Exercise details:
Copy out all lines that hold "materials".

# # #

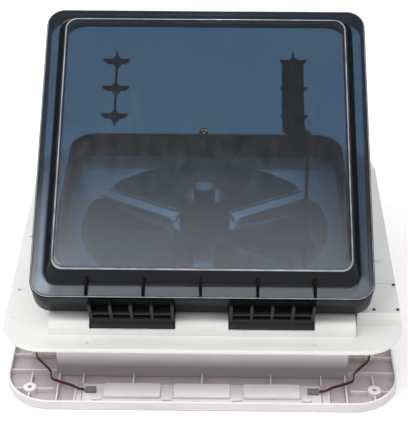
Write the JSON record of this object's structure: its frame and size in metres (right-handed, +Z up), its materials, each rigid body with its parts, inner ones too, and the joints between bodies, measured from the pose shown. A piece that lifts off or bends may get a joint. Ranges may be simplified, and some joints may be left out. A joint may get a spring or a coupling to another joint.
{
  "type": "roof vent cover",
  "caption": "Powered square roof vent: smoked hinged lid on a flanged curb, spoked fan deck with lid lift arm, and an interior trim with a light bar.",
  "frame": {"origin": "on the throat's vertical axis, in the plane of the interior trim's room face", "axes": "+Z up out of the roof, +Y from the lid's hinge towards its free edge, +X to the right as seen from the hinge side"},
  "size_m": [0.466, 0.469, 0.3631],
  "materials": {
    "white_plastic": "satin moulded UV-stable white plastic",
    "throat_plastic": "satin light grey plastic",
    "rubber_seal": "matt black closed-cell rubber",
    "steel": "zinc-plated steel",
    "motor_housing": "dark grey painted pressing",
    "fan_plastic": "dark grey moulded plastic",
    "insect_mesh": "woven dark mesh",
    "brass": "machined brass",
    "circuit_board": "green solder mask",
    "black_plastic": "satin black moulded plastic",
    "smoked_acrylic": "polished blue-grey smoked acrylic, see-through",
    "smoked_rib": "smoked acrylic, thick sections nearly opaque",
    "trim_plastic": "satin warm white plastic",
    "lens": "milky diffusing plastic",
    "connector_plastic": "matt grey nylon",
    "wire_red": "red insulated lead",
    "wire_black": "black insulated lead"
  },
  "bodies": {
    "base": {"roof_flange": "white_plastic", "fan_deck": "white_plastic", "fan_motor_cap": "white_plastic", "drive_cover": "white_plastic", "rain_sensor_cap": "white_plastic", "throat_tube": "throat_plastic", "curb_seal": "rubber_seal", "deck_screw_1": "steel", "deck_screw_2": "steel", "deck_screw_3": "steel", "deck_screw_4": "steel", "lift_motor": "steel", "drive_cover_screw_1": "steel", "drive_cover_screw_2": "steel", "drive_cover_screw_3": "steel", "drive_cover_screw_4": "steel", "hinge_pin_left": "steel", "hinge_pin_right": "steel", "fan_motor": "motor_housing", "insect_screen": "insect_mesh", "control_board": "circuit_board", "led_strip": "circuit_board", "button_board": "circuit_board", "trim_frame": "trim_plastic", "light_housing": "trim_plastic", "light_cover_1": "trim_plastic", "light_cover_2": "trim_plastic", "light_cover_3": "trim_plastic", "screen_frame": "trim_plastic", "control_panel": "trim_plastic", "light_bracket_left": "trim_plastic", "light_bracket_right": "trim_plastic", "light_lens": "lens", "lead_plug_left": "lens", "lead_plug_right": "lens", "light_connector_left": "connector_plastic", "light_connector_right": "connector_plastic", "lead_red_left": "wire_red", "lead_red_right": "wire_red", "lead_black_left": "wire_black", "lead_black_right": "wire_black"},
    "lid": {"lid_shell": "smoked_acrylic", "lid_plug": "smoked_rib", "lift_rail": "black_plastic", "lid_rib_left": "smoked_rib", "lid_rib_right": "smoked_rib", "hinge_block_left": "black_plastic", "hinge_block_right": "black_plastic"},
    "lift_arm": {"lift_arm": "black_plastic", "lift_shaft": "steel", "lift_gear": "brass"},
    "lift_shoe": {"lift_shoe": "black_plastic", "lift_rivet": "steel"},
    "lift_pinion": {"lift_pinion": "steel"},
    "fan": {"fan_shaft": "steel", "fan_rotor": "fan_plastic"},
    "button_lid": {"button_lid": "black_plastic"},
    "button_fan": {"button_fan": "black_plastic"},
    "button_light": {"button_light": "black_plastic"}
  },
  "joints": [
    {"name": "lid_hinge", "type": "hinge", "parent": "base", "child": "lid", "pos_m": [0, -0.194, 0.1035], "axis": [1, 0, 0], "range_deg": [-33.2, 0]},
    {"name": "arm_turn", "type": "hinge", "parent": "base", "child": "lift_arm", "pos_m": [0.1, -0.082, 0.097], "axis": [1, 0, 0], "range_deg": [-56.6, 0.1]},
    {"name": "shoe_turn", "type": "hinge", "parent": "lift_arm", "child": "lift_shoe", "pos_m": [0.1238, -0.03011, 0.25855], "axis": [1, 0, 0], "range_deg": [-0.1, 23.4]},
    {"name": "pinion_turn", "type": "hinge", "parent": "base", "child": "lift_pinion", "pos_m": [0.195, -0.09075, 0.097], "axis": [1, 0, 0], "range_deg": [-0.1, 100.5]},
    {"name": "fan_spin", "type": "hinge", "parent": "base", "child": "fan", "pos_m": [0, 0, 0.079], "axis": [0, 0, 1], "continuous": true},
    {"name": "button_lid_press", "type": "slide", "parent": "base", "child": "button_lid", "axis": [0, 0, 1], "range_m": [0, 0.0008], "stiffness_N_per_m": 300},
    {"name": "button_fan_press", "type": "slide", "parent": "base", "child": "button_fan", "axis": [0, 0, 1], "range_m": [0, 0.0008], "stiffness_N_per_m": 300},
    {"name": "button_light_press", "type": "slide", "parent": "base", "child": "button_light", "axis": [0, 0, 1], "range_m": [0, 0.0008], "stiffness_N_per_m": 300}
  ],
  "couplings": [
    {"joint": "arm_turn", "follows": "lid_hinge", "ratio": 1.7},
    {"joint": "shoe_turn", "follows": "lid_hinge", "ratio": -0.7},
    {"joint": "pinion_turn", "follows": "lid_hinge", "ratio": -3.0222}
  ]
}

# # #

Exercise response:
Write the JSON record of this object's structure: its frame and size in metres (right-handed, +Z up), its materials, each rigid body with its parts, inner ones too, and the joints between bodies, measured from the pose shown. A piece that lifts off or bends may get a joint. Ranges may be simplified, and some joints may be left out. A joint may get a spring or a coupling to another joint.
  "materials": {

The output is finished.